The Bank's assistant director general, Dr Michael Casey, warned that labour shortages, wage pressures, creaking infrastructure - and rising house prices - all point to overheating and are a "matter for concern".

READ MORE

The report itself points to "abundant signs" that the economy is now close to overheating.

Many of these factors have been evident for the last few years, but the economy has continued to boom. But, according to Dr Casey, this is now beginning to change. He points to the balance of payments, which is likely to be in deficit for the first time in years in 1999. This is because we are beginning to suck in more imports as exports rise less rapidly.

Nevertheless, the Bank does not see a major risk of a house price "crash". Comparing the Irish market to London in the 1980s is not realistic, he said.

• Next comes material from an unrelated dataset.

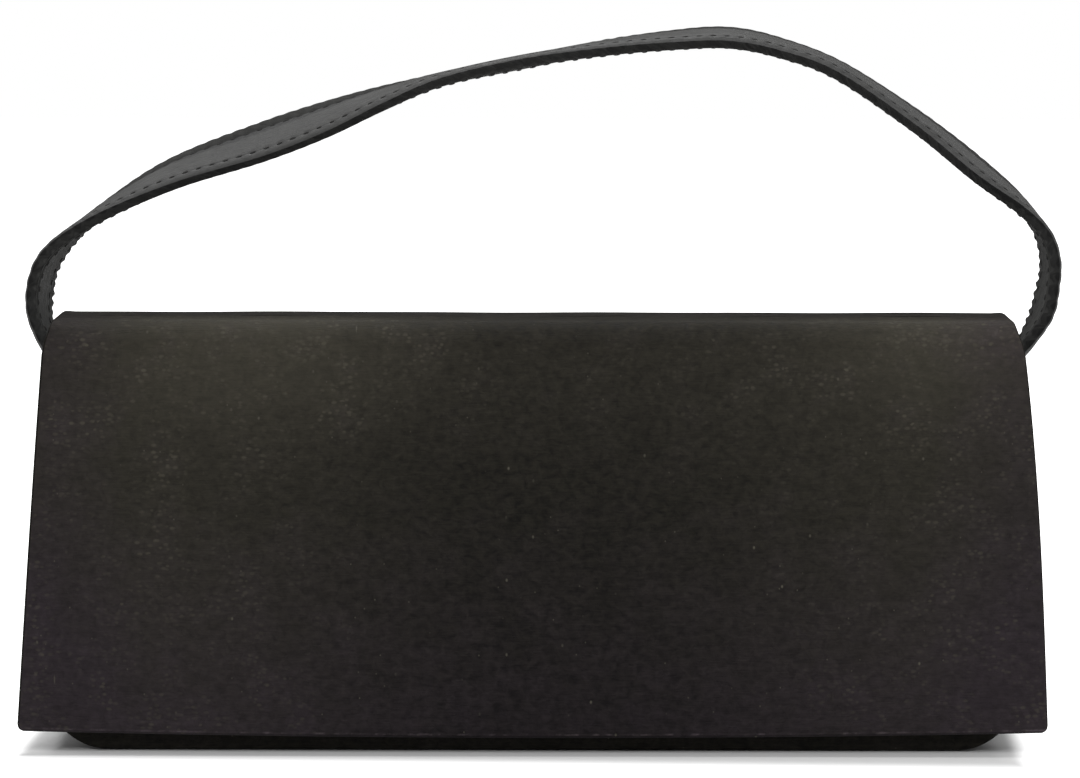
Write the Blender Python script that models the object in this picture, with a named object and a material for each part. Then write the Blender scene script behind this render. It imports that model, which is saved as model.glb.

Apart from the doubling of interest rates there to 15 per cent, the London market was also largely driven by speculators while the Irish market is more driven by fundamental factors, Dr Casey said.

The Bank points to the key role of fiscal - or tax and spending - policy in managing the economy, with control over interest rates having moved to the European Central Bank. According to Dr Casey, talk of a huge pot of money in the Budget is not "terribly encouraging" at a time when a big injection of money could fuel consumer demand .

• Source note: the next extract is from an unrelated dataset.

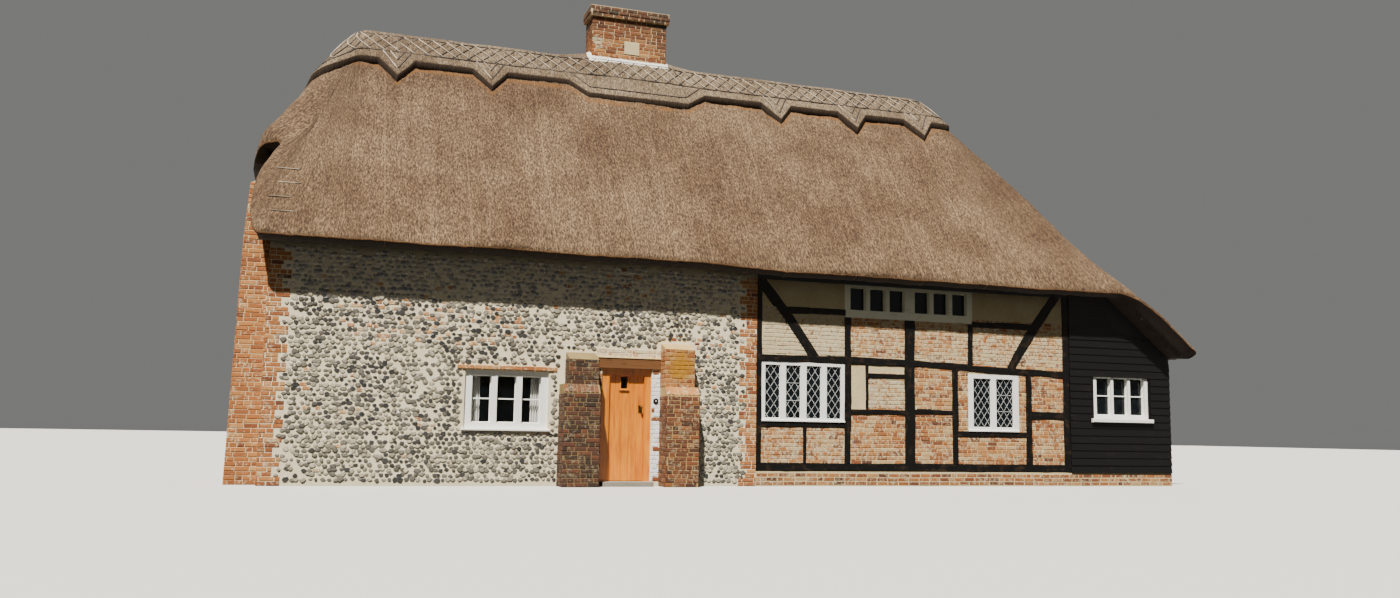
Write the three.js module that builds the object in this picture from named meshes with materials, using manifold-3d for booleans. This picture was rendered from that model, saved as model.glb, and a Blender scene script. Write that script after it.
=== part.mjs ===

The main concern of policy should be to slow gradually the growth in domestic demand, especially consumption, which has been growing for a number of years at 7 to 8 per cent per annum, to a rate that "is closer to a long-run sustainable growth rate."

While warning against a big "give-away", the Bank is not trying to rule out further income tax cuts. It says it would be desirable to continue progress in cutting taxes which still "bear heavily on wages and salaries on relatively modest levels of income".

It adds that a net stimulus to the economy must be avoided. This would mean actual spending cuts, which even the Central Bank probably realises are politically unrealistic in the current environment. On infrastructural investment, the Bank suggests that, given how stretched the construction sector already is, it's difficult to see how a large boost can be given through extra spending. It questions, however, whether existing infrastructure is being used optimally.

"It may be necessary to consider more explicit charges for users of facilities in the transportation and utilities areas," the Bank says. This would probably involve road and water charging.

"Current and future wage settlements must recognise the likelihood of a reduction in growth to a more sustainable level as well as a possible slowdown in foreign direct investment, which has been a major driving force behind the recent strong growth phase."